TASK DESCRIPTION: Copy out every line exactly as given.

────────

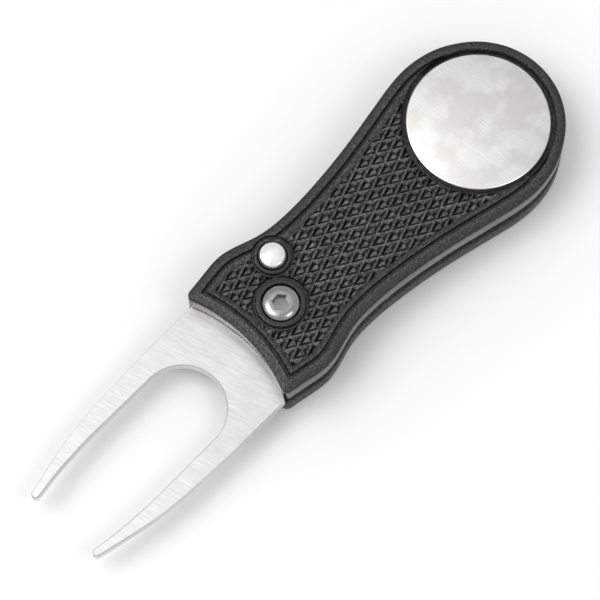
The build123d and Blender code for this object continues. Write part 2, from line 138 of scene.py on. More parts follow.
# Turned heads: (radius, depth under the top), from the flat top outwards and down
SCREW_FLAT_RADIUS = 1.9
SCREW_HEAD = [
    (SCREW_FLAT_RADIUS, 0.0), (2.2, 0.04), (2.5, 0.12), (2.76, 0.23), (2.98, 0.36), (3.14, 0.49),
    (3.25, 0.63), (3.3, 0.8),
]
SCREW_SHANK_RADIUS, SCREW_END_RADIUS, SCREW_END_CHAMFER = 1.5, 1.2, 0.3
SOCKET = [(2.95, 0.0), (2.62, 0.1), (2.42, 1.1)]  # width across flats, depth under the head's top
SOCKET_SIDE_POINTS = 12
BUTTON_HEAD = [(1.97, 0.0), (2.05, 0.03), (2.14, 0.12), (2.32, 0.42), (2.41, 0.6), (2.45, 0.78)]
BUTTON_FOOT_RADIUS, BUTTON_FOOT_CHAMFER = 2.38, 0.1
BUTTON_BORE_RADIUS, BUTTON_ROOF = 1.2, 0.9
# Rolled edge of the marker: (distance in from the rim, depth)
MARKER_ROLL = [(0.34, 0.0), (0.2, 0.03), (0.1, 0.09), (0.03, 0.19), (0.0, 0.33)]

# Grip pattern: a lattice of rhombic cells, with ridges between its nodes
NODE_AT = (46.15, 1.27)
LONG_RIDGE = np.array((2.405, 0.955))
SHORT_RIDGE = np.array((2.22, -1.29))
RIDGE_LEVEL = -0.24
LONG_CELLS, SHORT_CELLS = range(-24, 10), range(-24, 24)
# Cells outside this part of the plan are left out
FIELD_LEFT, FIELD_RIGHT, FIELD_HALF_WIDTH = -14, 66, 18
EDGE_SAMPLES = 17  # places tried along a cell's edge, to find where the field cuts it off
# How pale the grip is painted at each height against the ridges: rubbed wear and painted highlight on
# the ridges, the pits left black
RIDGE_WEAR_AND_HIGHLIGHT = [(-0.25, 0.0), (-0.02, 0.4), (0.03, 1.0)]
# How pale a cover's border is painted at each distance from the outline, against 1 on the grip's
# ridges: rubbed wear, and painted highlight on the groove's lips
BORDER_WEAR_AND_HIGHLIGHT = [
    (0.0, 0.03), (0.32, 0.06), (0.6, 0.1), (1.58, 0.32), (1.68, 0.25), (1.85, 0.0), (2.28, 0.0),
    (2.42, 0.4), (2.52, 0.45), (3.34, 0.06), (3.5, 0.06),
]
# Points of one cell, from its middle, with the height against the ridges
CELL_POINTS = {
    "left": (-2.31, 0.17, 0.03), "top": (0.09, 1.12, 0.03),
    "right": (2.31, -0.17, 0.03), "bottom": (-0.09, -1.12, 0.03),
    "left_in": (-2.12, 0.156, 0.0), "top_in": (0.083, 1.03, 0.0),
    "right_in": (2.12, -0.156, 0.0), "bottom_in": (-0.083, -1.03, 0.0),
    "pit_1a": (-1.25, 0.26, -0.62), "pit_1b": (-0.12, 0.68, -0.72),
    "crest_a": (-1.25, 0.06, -0.02), "crest_b": (-0.38, -0.4, 0.02),
    "peak": (-0.25, 0.1, 0.08), "saddle": (0.38, 0.1, -0.03), "edge": (1.5, 0.06, -0.04),
    "pit_2a": (-1.3, -0.2, -0.6), "pit_2b": (-0.42, -0.72, -0.72),
    "pit_3": (0.55, -0.16, -0.62), "spot": (0.0, -0.58, -0.03),
}
CELL_FACES = [
    ("left_in", "top_in", "pit_1b", "pit_1a"), ("left_in", "pit_1a", "crest_a"),
    ("pit_1a", "pit_1b", "peak", "crest_a"), ("pit_1b", "top_in", "saddle", "peak"),
    ("left_in", "crest_a", "pit_2a"), ("crest_a", "peak", "crest_b"),
    ("crest_a", "crest_b", "pit_2b", "pit_2a"), ("left_in", "pit_2a", "pit_2b", "bottom_in"),
    ("crest_b", "spot", "pit_2b"), ("pit_2b", "spot", "bottom_in"),
    ("crest_b", "peak", "saddle"), ("crest_b", "saddle", "spot"),
    ("saddle", "top_in", "right_in", "edge"), ("saddle", "edge", "pit_3"),
    ("edge", "right_in", "pit_3"), ("pit_3", "right_in", "bottom_in"),
    ("pit_3", "bottom_in", "spot"), ("pit_3", "spot", "saddle"),
    ("left", "top", "top_in", "left_in"), ("top", "right", "right_in", "top_in"),
    ("right", "bottom", "bottom_in", "right_in"), ("bottom", "left", "left_in", "bottom_in"),
]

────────

EXERCISE SOLUTION:
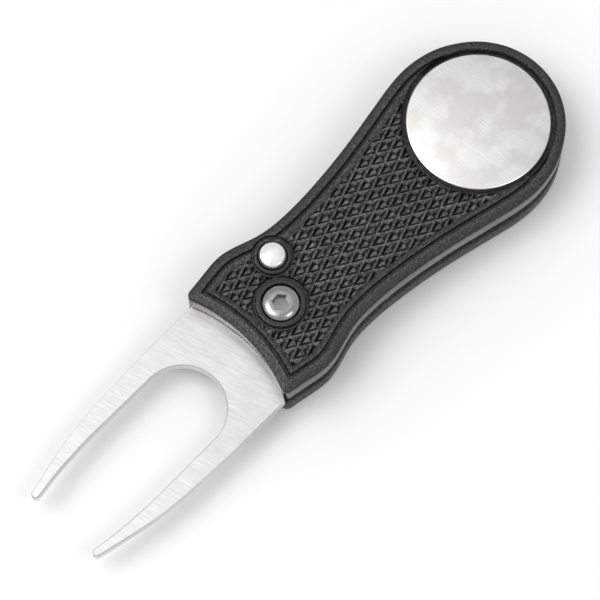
The build123d and Blender code for this object continues. Write part 2, from line 138 of scene.py on. More parts follow.
# Turned heads: (radius, depth under the top), from the flat top outwards and down
SCREW_FLAT_RADIUS = 1.9
SCREW_HEAD = [
    (SCREW_FLAT_RADIUS, 0.0), (2.2, 0.04), (2.5, 0.12), (2.76, 0.23), (2.98, 0.36), (3.14, 0.49),
    (3.25, 0.63), (3.3, 0.8),
]
SCREW_SHANK_RADIUS, SCREW_END_RADIUS, SCREW_END_CHAMFER = 1.5, 1.2, 0.3
SOCKET = [(2.95, 0.0), (2.62, 0.1), (2.42, 1.1)]  # width across flats, depth under the head's top
SOCKET_SIDE_POINTS = 12
BUTTON_HEAD = [(1.97, 0.0), (2.05, 0.03), (2.14, 0.12), (2.32, 0.42), (2.41, 0.6), (2.45, 0.78)]
BUTTON_FOOT_RADIUS, BUTTON_FOOT_CHAMFER = 2.38, 0.1
BUTTON_BORE_RADIUS, BUTTON_ROOF = 1.2, 0.9
# Rolled edge of the marker: (distance in from the rim, depth)
MARKER_ROLL = [(0.34, 0.0), (0.2, 0.03), (0.1, 0.09), (0.03, 0.19), (0.0, 0.33)]

# Grip pattern: a lattice of rhombic cells, with ridges between its nodes
NODE_AT = (46.15, 1.27)
LONG_RIDGE = np.array((2.405, 0.955))
SHORT_RIDGE = np.array((2.22, -1.29))
RIDGE_LEVEL = -0.24
LONG_CELLS, SHORT_CELLS = range(-24, 10), range(-24, 24)
# Cells outside this part of the plan are left out
FIELD_LEFT, FIELD_RIGHT, FIELD_HALF_WIDTH = -14, 66, 18
EDGE_SAMPLES = 17  # places tried along a cell's edge, to find where the field cuts it off
# How pale the grip is painted at each height against the ridges: rubbed wear and painted highlight on
# the ridges, the pits left black
RIDGE_WEAR_AND_HIGHLIGHT = [(-0.25, 0.0), (-0.02, 0.4), (0.03, 1.0)]
# How pale a cover's border is painted at each distance from the outline, against 1 on the grip's
# ridges: rubbed wear, and painted highlight on the groove's lips
BORDER_WEAR_AND_HIGHLIGHT = [
    (0.0, 0.03), (0.32, 0.06), (0.6, 0.1), (1.58, 0.32), (1.68, 0.25), (1.85, 0.0), (2.28, 0.0),
    (2.42, 0.4), (2.52, 0.45), (3.34, 0.06), (3.5, 0.06),
]
# Points of one cell, from its middle, with the height against the ridges
CELL_POINTS = {
    "left": (-2.31, 0.17, 0.03), "top": (0.09, 1.12, 0.03),
    "right": (2.31, -0.17, 0.03), "bottom": (-0.09, -1.12, 0.03),
    "left_in": (-2.12, 0.156, 0.0), "top_in": (0.083, 1.03, 0.0),
    "right_in": (2.12, -0.156, 0.0), "bottom_in": (-0.083, -1.03, 0.0),
    "pit_1a": (-1.25, 0.26, -0.62), "pit_1b": (-0.12, 0.68, -0.72),
    "crest_a": (-1.25, 0.06, -0.02), "crest_b": (-0.38, -0.4, 0.02),
    "peak": (-0.25, 0.1, 0.08), "saddle": (0.38, 0.1, -0.03), "edge": (1.5, 0.06, -0.04),
    "pit_2a": (-1.3, -0.2, -0.6), "pit_2b": (-0.42, -0.72, -0.72),
    "pit_3": (0.55, -0.16, -0.62), "spot": (0.0, -0.58, -0.03),
}
CELL_FACES = [
    ("left_in", "top_in", "pit_1b", "pit_1a"), ("left_in", "pit_1a", "crest_a"),
    ("pit_1a", "pit_1b", "peak", "crest_a"), ("pit_1b", "top_in", "saddle", "peak"),
    ("left_in", "crest_a", "pit_2a"), ("crest_a", "peak", "crest_b"),
    ("crest_a", "crest_b", "pit_2b", "pit_2a"), ("left_in", "pit_2a", "pit_2b", "bottom_in"),
    ("crest_b", "spot", "pit_2b"), ("pit_2b", "spot", "bottom_in"),
    ("crest_b", "peak", "saddle"), ("crest_b", "saddle", "spot"),
    ("saddle", "top_in", "right_in", "edge"), ("saddle", "edge", "pit_3"),
    ("edge", "right_in", "pit_3"), ("pit_3", "right_in", "bottom_in"),
    ("pit_3", "bottom_in", "spot"), ("pit_3", "spot", "saddle"),
    ("left", "top", "top_in", "left_in"), ("top", "right", "right_in", "top_in"),
    ("right", "bottom", "bottom_in", "right_in"), ("bottom", "left", "left_in", "bottom_in"),
]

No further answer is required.